***** Supplied records *****
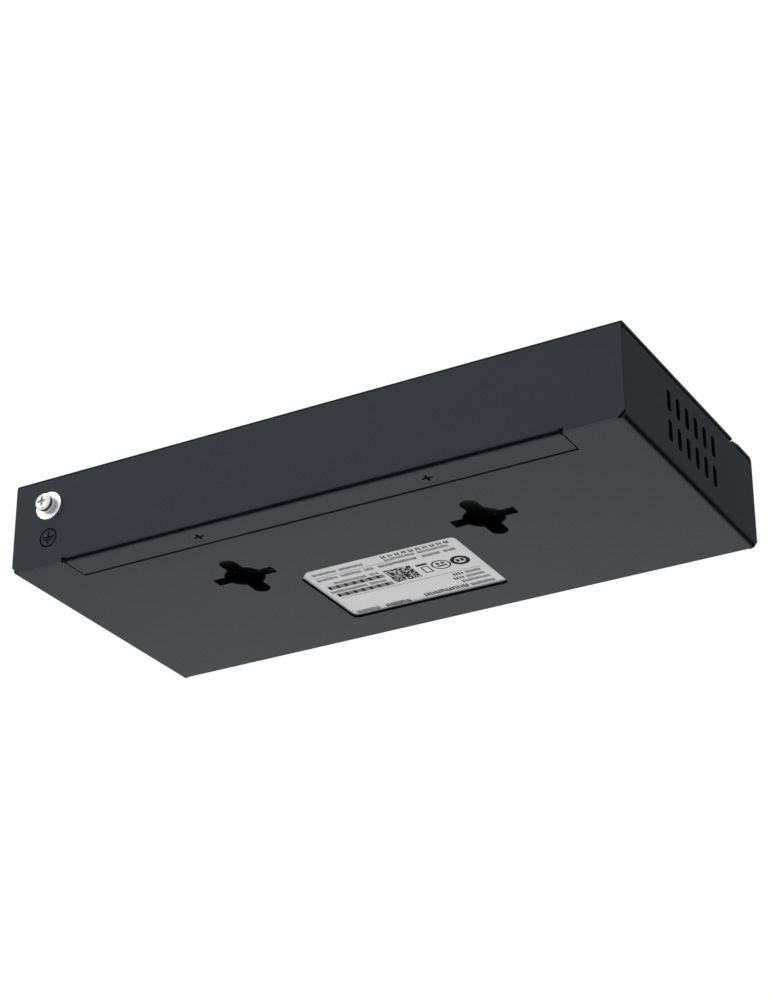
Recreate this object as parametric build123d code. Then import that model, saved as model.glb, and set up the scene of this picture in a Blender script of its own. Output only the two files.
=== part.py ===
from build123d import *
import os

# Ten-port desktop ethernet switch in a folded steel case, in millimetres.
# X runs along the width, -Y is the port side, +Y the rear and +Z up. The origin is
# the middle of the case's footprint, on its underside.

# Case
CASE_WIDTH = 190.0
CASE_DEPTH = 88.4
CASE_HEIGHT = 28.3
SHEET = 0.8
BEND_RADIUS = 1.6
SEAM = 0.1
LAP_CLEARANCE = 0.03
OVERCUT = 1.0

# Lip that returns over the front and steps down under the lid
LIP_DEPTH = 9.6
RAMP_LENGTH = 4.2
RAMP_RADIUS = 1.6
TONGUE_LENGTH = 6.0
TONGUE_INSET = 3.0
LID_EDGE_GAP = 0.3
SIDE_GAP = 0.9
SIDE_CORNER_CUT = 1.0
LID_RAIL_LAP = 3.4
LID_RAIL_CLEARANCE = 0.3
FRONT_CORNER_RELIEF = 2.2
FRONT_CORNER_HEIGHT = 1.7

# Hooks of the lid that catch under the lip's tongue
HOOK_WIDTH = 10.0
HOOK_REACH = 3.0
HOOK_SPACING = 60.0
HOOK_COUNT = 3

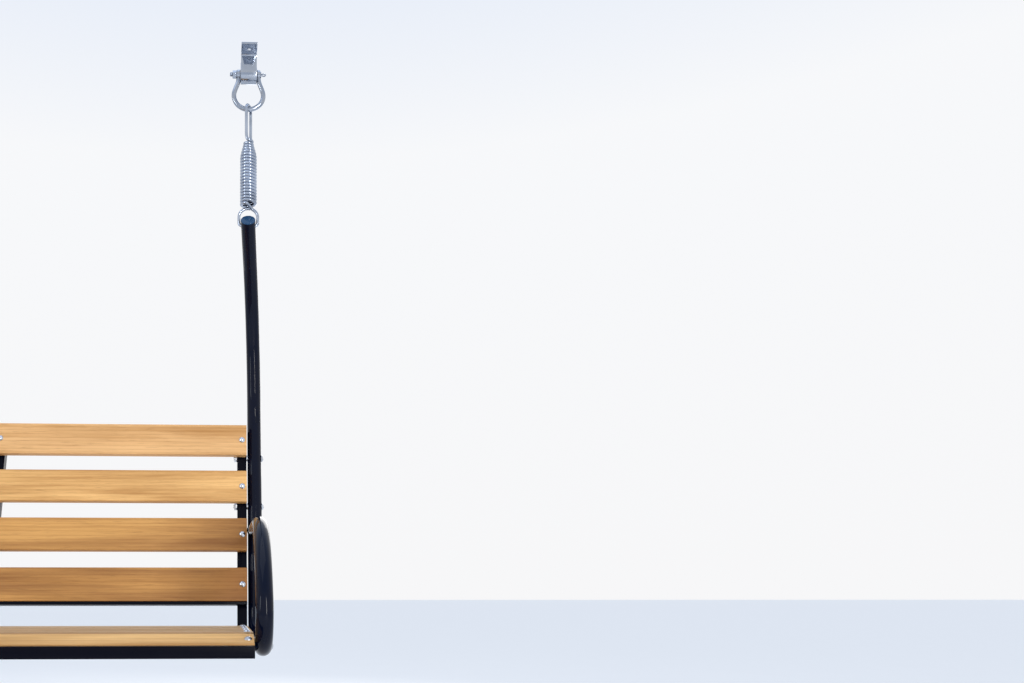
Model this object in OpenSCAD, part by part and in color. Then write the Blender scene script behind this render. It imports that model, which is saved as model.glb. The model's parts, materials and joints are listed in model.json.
*****
Goal -
Extract exactly the leading lines of the data, stopping at and including the line with "HOOK_COUNT = 3".

The answer -
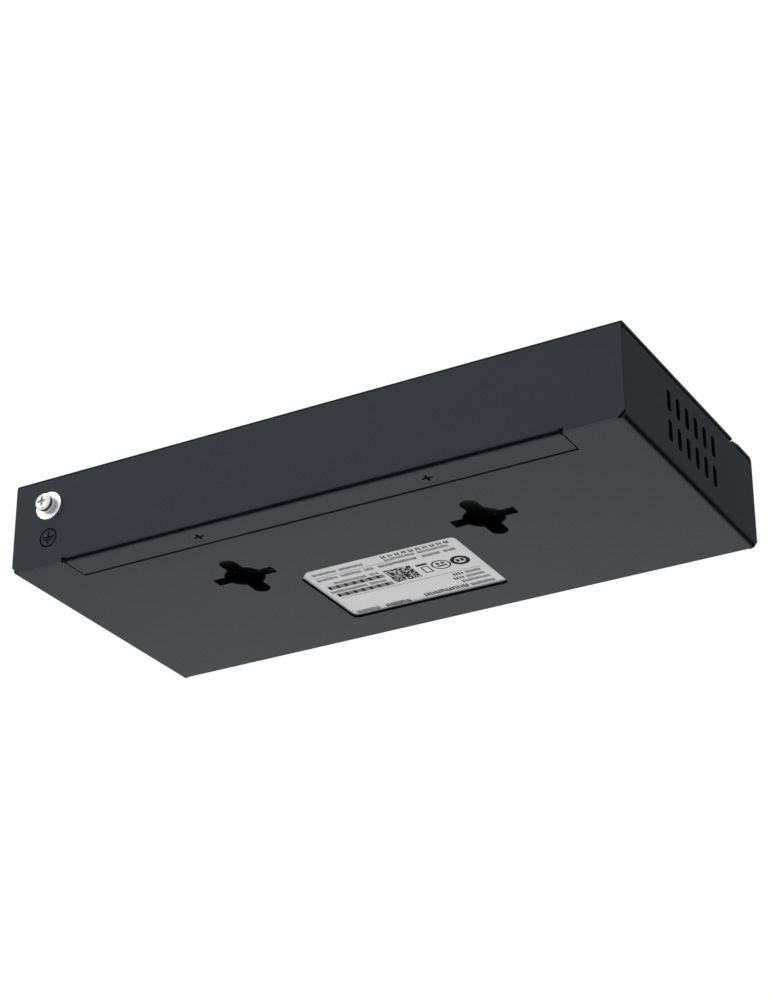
Recreate this object as parametric build123d code. Then import that model, saved as model.glb, and set up the scene of this picture in a Blender script of its own. Output only the two files.
=== part.py ===
from build123d import *
import os

# Ten-port desktop ethernet switch in a folded steel case, in millimetres.
# X runs along the width, -Y is the port side, +Y the rear and +Z up. The origin is
# the middle of the case's footprint, on its underside.

# Case
CASE_WIDTH = 190.0
CASE_DEPTH = 88.4
CASE_HEIGHT = 28.3
SHEET = 0.8
BEND_RADIUS = 1.6
SEAM = 0.1
LAP_CLEARANCE = 0.03
OVERCUT = 1.0

# Lip that returns over the front and steps down under the lid
LIP_DEPTH = 9.6
RAMP_LENGTH = 4.2
RAMP_RADIUS = 1.6
TONGUE_LENGTH = 6.0
TONGUE_INSET = 3.0
LID_EDGE_GAP = 0.3
SIDE_GAP = 0.9
SIDE_CORNER_CUT = 1.0
LID_RAIL_LAP = 3.4
LID_RAIL_CLEARANCE = 0.3
FRONT_CORNER_RELIEF = 2.2
FRONT_CORNER_HEIGHT = 1.7

# Hooks of the lid that catch under the lip's tongue
HOOK_WIDTH = 10.0
HOOK_REACH = 3.0
HOOK_SPACING = 60.0
HOOK_COUNT = 3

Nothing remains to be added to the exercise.